> **The exercise**
Repeat, exactly as written, every line from the one holding "const cactus = new THREE.Group();" through the one holding "for node in". Leave out all other lines.

> **Provided records**
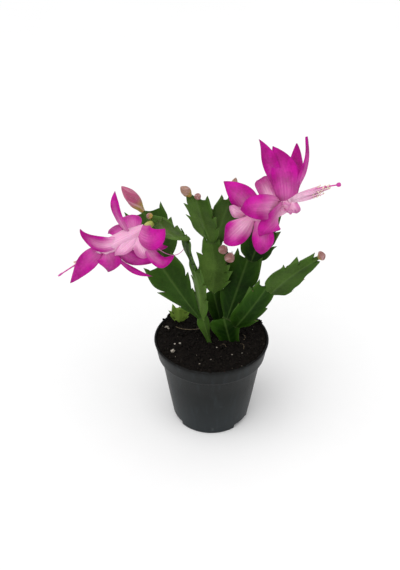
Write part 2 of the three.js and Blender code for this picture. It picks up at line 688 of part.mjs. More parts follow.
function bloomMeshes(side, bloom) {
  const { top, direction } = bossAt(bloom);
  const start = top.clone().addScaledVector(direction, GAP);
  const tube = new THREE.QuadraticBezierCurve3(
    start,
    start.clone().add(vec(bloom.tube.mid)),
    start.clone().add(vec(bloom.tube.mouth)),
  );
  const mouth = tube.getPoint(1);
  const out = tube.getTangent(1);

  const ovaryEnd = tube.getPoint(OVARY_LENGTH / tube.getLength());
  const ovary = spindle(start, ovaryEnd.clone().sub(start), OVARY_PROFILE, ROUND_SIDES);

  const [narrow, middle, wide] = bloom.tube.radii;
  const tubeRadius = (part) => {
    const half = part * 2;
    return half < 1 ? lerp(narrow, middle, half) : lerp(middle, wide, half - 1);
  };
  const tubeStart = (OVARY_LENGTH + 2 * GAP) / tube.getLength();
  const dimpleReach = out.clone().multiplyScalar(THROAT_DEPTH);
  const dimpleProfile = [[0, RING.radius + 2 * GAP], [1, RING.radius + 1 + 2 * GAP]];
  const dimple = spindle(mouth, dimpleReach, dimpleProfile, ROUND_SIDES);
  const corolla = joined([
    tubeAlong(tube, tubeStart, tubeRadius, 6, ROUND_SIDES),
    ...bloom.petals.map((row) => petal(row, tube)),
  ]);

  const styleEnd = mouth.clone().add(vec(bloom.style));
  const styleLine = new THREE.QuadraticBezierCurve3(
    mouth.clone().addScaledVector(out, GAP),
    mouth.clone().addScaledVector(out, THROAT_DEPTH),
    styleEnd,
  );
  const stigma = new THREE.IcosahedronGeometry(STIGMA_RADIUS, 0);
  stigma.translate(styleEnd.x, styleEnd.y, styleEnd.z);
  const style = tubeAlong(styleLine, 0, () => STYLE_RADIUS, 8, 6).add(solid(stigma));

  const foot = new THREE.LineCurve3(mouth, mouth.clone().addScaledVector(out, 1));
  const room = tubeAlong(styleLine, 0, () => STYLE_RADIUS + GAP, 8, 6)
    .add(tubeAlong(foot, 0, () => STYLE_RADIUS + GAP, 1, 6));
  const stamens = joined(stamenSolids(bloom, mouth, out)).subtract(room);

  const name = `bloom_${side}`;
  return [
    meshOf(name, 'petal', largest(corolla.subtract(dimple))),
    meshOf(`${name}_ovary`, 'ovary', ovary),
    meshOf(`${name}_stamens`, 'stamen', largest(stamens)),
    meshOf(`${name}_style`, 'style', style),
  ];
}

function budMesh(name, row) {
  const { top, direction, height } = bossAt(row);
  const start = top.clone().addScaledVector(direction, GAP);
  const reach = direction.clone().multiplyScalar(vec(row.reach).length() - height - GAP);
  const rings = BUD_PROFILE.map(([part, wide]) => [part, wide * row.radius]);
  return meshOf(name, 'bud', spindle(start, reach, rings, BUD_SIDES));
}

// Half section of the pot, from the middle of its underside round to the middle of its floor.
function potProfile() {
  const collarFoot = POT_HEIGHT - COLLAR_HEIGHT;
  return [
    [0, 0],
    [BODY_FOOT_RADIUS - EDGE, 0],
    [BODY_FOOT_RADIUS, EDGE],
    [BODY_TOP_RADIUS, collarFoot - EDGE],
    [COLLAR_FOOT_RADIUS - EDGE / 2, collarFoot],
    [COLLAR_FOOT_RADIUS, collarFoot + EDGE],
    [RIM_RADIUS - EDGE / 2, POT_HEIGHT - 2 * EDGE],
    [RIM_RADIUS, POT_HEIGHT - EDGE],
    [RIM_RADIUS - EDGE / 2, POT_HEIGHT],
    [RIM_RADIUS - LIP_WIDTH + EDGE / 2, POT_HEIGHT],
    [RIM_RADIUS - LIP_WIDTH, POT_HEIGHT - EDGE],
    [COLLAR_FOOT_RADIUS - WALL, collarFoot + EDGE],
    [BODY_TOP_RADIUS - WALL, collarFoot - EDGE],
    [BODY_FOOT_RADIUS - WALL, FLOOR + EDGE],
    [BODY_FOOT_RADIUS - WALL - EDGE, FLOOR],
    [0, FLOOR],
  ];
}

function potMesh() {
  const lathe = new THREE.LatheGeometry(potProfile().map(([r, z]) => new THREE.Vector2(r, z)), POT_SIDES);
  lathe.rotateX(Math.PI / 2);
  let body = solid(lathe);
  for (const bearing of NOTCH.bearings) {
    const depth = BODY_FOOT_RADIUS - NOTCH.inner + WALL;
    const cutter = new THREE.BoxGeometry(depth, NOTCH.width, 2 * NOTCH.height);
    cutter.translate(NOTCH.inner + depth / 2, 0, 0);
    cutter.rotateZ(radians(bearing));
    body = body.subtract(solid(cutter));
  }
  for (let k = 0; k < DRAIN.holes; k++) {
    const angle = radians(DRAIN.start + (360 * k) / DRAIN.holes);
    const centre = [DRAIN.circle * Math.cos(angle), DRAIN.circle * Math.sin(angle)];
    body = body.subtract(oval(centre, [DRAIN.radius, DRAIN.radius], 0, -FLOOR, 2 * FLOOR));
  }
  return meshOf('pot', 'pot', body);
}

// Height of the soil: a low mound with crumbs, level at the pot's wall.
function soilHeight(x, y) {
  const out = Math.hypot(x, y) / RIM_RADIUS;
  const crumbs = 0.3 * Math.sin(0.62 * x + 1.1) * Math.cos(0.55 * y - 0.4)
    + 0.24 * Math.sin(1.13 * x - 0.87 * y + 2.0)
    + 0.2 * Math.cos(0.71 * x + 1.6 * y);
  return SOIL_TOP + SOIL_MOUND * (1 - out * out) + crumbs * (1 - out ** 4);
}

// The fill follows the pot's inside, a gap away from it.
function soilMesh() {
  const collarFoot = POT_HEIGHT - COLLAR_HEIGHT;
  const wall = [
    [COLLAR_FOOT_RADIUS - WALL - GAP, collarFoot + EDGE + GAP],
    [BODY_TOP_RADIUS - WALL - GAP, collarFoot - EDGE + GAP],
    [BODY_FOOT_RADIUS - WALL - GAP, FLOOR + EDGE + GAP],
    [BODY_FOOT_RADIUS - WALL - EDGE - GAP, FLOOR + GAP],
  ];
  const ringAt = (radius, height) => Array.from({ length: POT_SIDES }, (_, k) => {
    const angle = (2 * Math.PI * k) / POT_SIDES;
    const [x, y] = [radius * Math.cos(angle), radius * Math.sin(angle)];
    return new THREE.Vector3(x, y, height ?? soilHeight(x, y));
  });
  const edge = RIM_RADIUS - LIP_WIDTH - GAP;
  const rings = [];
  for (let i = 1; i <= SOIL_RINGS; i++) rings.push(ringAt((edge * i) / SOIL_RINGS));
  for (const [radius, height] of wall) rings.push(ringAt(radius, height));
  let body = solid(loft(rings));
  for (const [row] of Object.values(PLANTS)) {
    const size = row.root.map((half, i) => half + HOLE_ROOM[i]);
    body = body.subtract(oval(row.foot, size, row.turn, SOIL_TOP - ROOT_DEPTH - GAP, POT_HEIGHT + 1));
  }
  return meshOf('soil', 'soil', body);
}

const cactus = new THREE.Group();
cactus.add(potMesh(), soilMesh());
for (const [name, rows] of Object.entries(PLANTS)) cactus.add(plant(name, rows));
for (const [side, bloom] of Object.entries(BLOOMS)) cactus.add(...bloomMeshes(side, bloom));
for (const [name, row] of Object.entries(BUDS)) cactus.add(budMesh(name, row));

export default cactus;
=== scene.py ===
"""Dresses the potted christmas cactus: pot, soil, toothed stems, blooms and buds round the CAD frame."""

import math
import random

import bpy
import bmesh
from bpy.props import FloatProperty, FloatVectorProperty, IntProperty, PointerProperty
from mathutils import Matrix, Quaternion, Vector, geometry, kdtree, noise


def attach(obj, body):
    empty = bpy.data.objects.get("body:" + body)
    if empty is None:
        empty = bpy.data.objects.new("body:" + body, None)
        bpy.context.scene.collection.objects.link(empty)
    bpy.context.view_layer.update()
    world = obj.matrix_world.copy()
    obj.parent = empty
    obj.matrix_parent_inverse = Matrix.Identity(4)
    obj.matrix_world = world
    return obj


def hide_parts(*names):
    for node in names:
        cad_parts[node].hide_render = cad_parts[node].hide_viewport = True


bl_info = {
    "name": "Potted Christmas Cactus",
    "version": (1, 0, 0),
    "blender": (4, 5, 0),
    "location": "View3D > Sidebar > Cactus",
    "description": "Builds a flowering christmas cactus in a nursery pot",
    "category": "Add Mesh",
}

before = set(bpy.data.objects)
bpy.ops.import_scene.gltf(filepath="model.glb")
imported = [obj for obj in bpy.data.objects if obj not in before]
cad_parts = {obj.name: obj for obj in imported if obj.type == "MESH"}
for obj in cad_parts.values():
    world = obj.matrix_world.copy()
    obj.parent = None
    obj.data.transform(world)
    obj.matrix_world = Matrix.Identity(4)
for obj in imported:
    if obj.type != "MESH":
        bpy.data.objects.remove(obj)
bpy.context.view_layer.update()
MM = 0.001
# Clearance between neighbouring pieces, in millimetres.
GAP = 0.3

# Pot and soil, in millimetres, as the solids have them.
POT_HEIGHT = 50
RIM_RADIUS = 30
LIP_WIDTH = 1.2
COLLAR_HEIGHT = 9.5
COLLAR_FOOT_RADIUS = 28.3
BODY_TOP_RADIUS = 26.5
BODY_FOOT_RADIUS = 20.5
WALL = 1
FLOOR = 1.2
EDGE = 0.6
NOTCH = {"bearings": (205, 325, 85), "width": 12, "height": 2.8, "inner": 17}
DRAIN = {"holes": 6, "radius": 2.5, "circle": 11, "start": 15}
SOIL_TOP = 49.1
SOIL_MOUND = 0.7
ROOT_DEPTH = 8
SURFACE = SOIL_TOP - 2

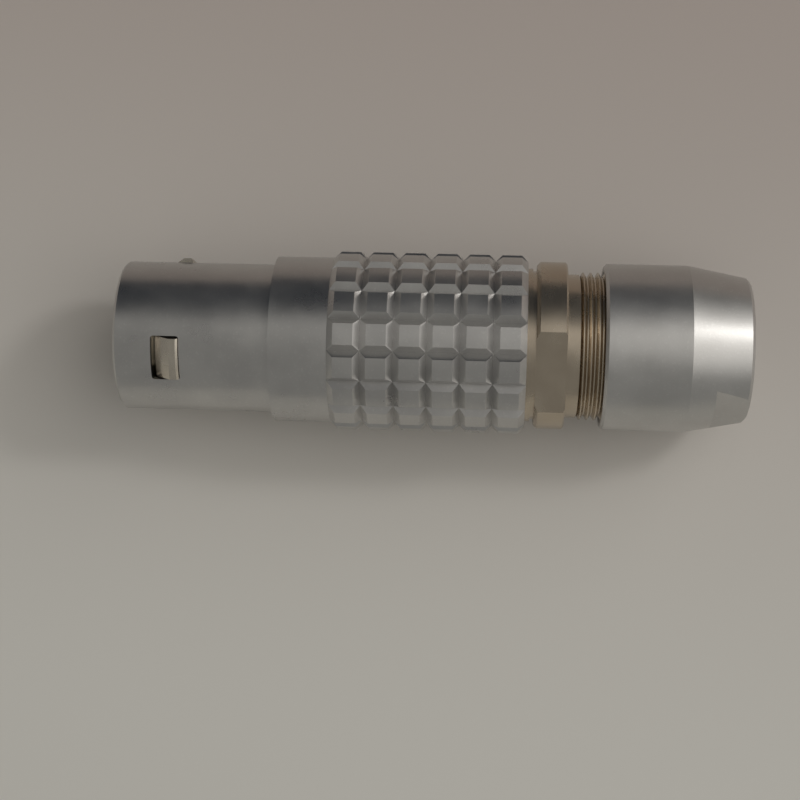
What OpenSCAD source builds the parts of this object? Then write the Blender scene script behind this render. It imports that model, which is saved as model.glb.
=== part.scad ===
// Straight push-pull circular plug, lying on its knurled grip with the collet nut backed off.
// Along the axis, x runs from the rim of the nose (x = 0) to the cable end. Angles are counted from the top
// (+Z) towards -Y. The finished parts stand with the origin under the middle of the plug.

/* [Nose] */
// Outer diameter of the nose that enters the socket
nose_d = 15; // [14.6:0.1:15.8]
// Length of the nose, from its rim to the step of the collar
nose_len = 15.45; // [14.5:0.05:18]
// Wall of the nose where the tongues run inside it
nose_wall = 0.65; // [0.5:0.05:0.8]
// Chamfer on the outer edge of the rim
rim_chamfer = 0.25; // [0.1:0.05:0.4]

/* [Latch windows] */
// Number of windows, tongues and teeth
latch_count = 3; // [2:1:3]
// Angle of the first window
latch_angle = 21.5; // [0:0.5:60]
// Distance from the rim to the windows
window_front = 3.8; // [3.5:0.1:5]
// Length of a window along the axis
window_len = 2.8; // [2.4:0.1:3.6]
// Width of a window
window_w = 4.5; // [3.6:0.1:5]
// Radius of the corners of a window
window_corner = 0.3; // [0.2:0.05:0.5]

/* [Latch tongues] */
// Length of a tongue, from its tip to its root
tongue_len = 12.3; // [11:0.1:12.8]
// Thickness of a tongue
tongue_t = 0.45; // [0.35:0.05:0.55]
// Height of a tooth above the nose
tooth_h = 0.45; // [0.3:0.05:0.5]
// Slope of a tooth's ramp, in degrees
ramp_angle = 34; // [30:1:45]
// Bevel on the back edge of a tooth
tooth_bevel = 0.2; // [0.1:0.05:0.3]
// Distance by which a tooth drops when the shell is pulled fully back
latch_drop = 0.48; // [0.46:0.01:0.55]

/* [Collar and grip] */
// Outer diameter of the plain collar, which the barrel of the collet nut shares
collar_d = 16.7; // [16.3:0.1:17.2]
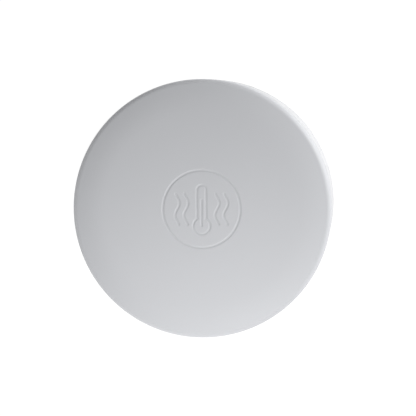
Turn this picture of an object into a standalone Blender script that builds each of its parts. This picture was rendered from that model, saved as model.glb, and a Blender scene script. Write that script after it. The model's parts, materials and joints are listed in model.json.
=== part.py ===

> **Answer to the exercise**
const cactus = new THREE.Group();
cactus.add(potMesh(), soilMesh());
for (const [name, rows] of Object.entries(PLANTS)) cactus.add(plant(name, rows));
for (const [side, bloom] of Object.entries(BLOOMS)) cactus.add(...bloomMeshes(side, bloom));
for (const [name, row] of Object.entries(BUDS)) cactus.add(budMesh(name, row));

export default cactus;
=== scene.py ===
"""Dresses the potted christmas cactus: pot, soil, toothed stems, blooms and buds round the CAD frame."""

import math
import random

import bpy
import bmesh
from bpy.props import FloatProperty, FloatVectorProperty, IntProperty, PointerProperty
from mathutils import Matrix, Quaternion, Vector, geometry, kdtree, noise


def attach(obj, body):
    empty = bpy.data.objects.get("body:" + body)
    if empty is None:
        empty = bpy.data.objects.new("body:" + body, None)
        bpy.context.scene.collection.objects.link(empty)
    bpy.context.view_layer.update()
    world = obj.matrix_world.copy()
    obj.parent = empty
    obj.matrix_parent_inverse = Matrix.Identity(4)
    obj.matrix_world = world
    return obj


def hide_parts(*names):
    for node in names:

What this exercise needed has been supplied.